First Bombay Bicycle Club, on a stage round at the back of the bars in Inverness Street. There are a number of off-diary ‘secret’ gigs happening before the official kick off, meant to appeal mainly to the section of the audience who must be home by ten or face being grounded for a month. Bombay Bicycle Club fall into this category, being still in their teens, and the audience splits along an age-based fault-line: enthusiastic teens springing into the air upfront, over-25s, mostly there for work, standing at the back, periodically daring one another to join the mosh pit. Named after a London-based chain of upscale Indian take-aways, BBC are clearly fans of Interpol and The Libertines, but with a cleanly exuberant air that suits their age. It begins to feel like a festival, rather than just another day of bowling about Camden in the rain.

Ipso Facto are a band I’ve been attempting to see for ages and they’re proper gothic glam, all black lace, Hammer Horror organ sounds and spider web psychedelica. Lead singer Rosalie Cunningham has a voice somewhere between Howling Bells’ Juanita Stein and Sophie Ellis Bextor in the days of theaudience. There’s a definite kitsch vibe, but as with The Cramps and their Rocky Horror shtick, there’s never a sense that they don’t take the music seriously. I’m in love and I want to join the band, which is pretty much the highest praise I can give any artist.

Youth Movies, given the hype, are a disappointment. I can see the often-mentioned similarities between them and 65 Days Of Static, but Youth Movies lack Static’s feeling of togetherness. Sloppiness aside, I was off them from the start. The lead singer’s obvious desire to be Brian Ferry (the hair, the croon) plus the often short of breath trumpet player made it look like they were trying very hard to be Roxy Music. And failing. And no one disses Roxy in front of me.

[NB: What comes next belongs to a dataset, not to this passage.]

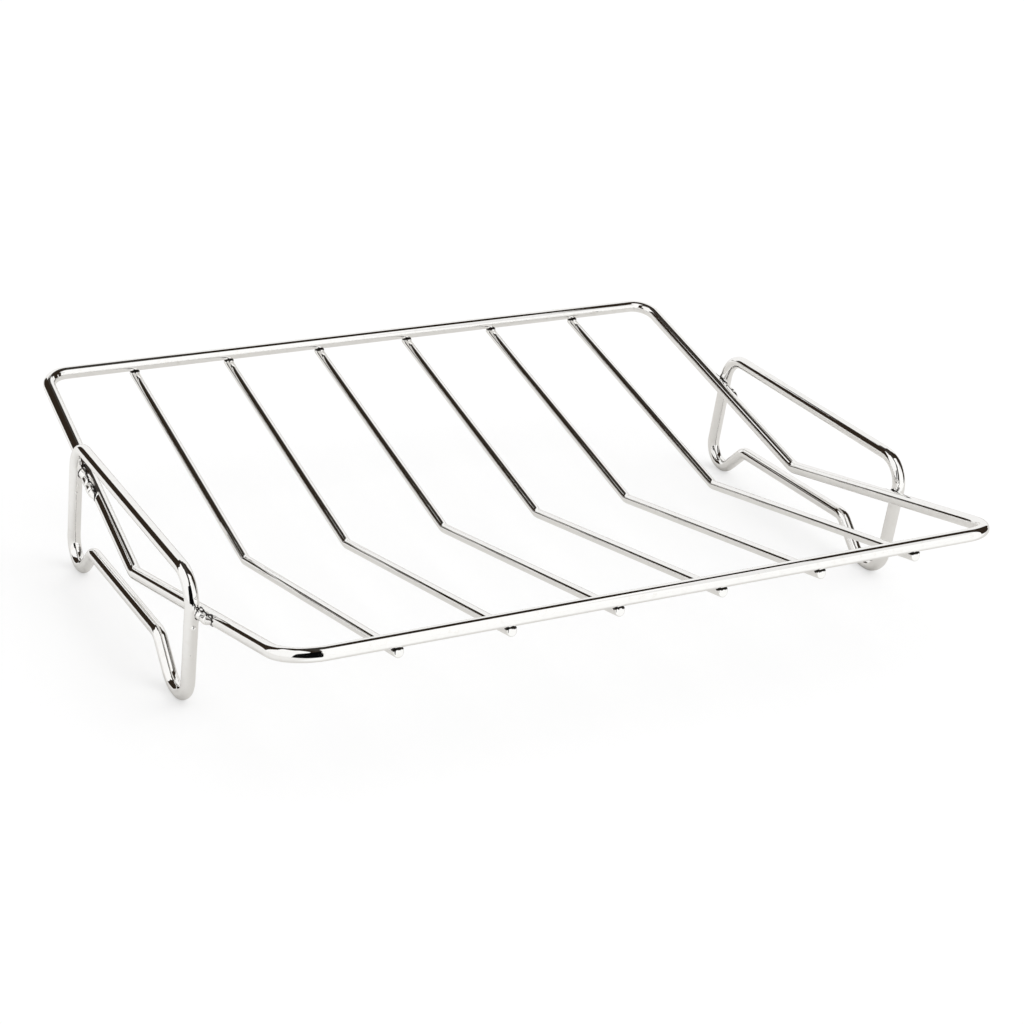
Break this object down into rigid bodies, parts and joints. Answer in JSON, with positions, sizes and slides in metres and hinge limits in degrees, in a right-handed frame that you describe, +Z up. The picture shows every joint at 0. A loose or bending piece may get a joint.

A one-in-one-out queue stretching half-way down the road puts paid to any ideas of seeing Lykke Li and Ladyhawke’s Pip Brown is visible but sonically muffled through the window of the Earl of Camden. Despite the crowds it’s so very worth forging ahead to see Make Model, the latest bearers of the Glasgow indiepop flame, although this time with a folk twist. They pack the stage out, with a Broken Social Scene vibe and give it over to musical happy endings.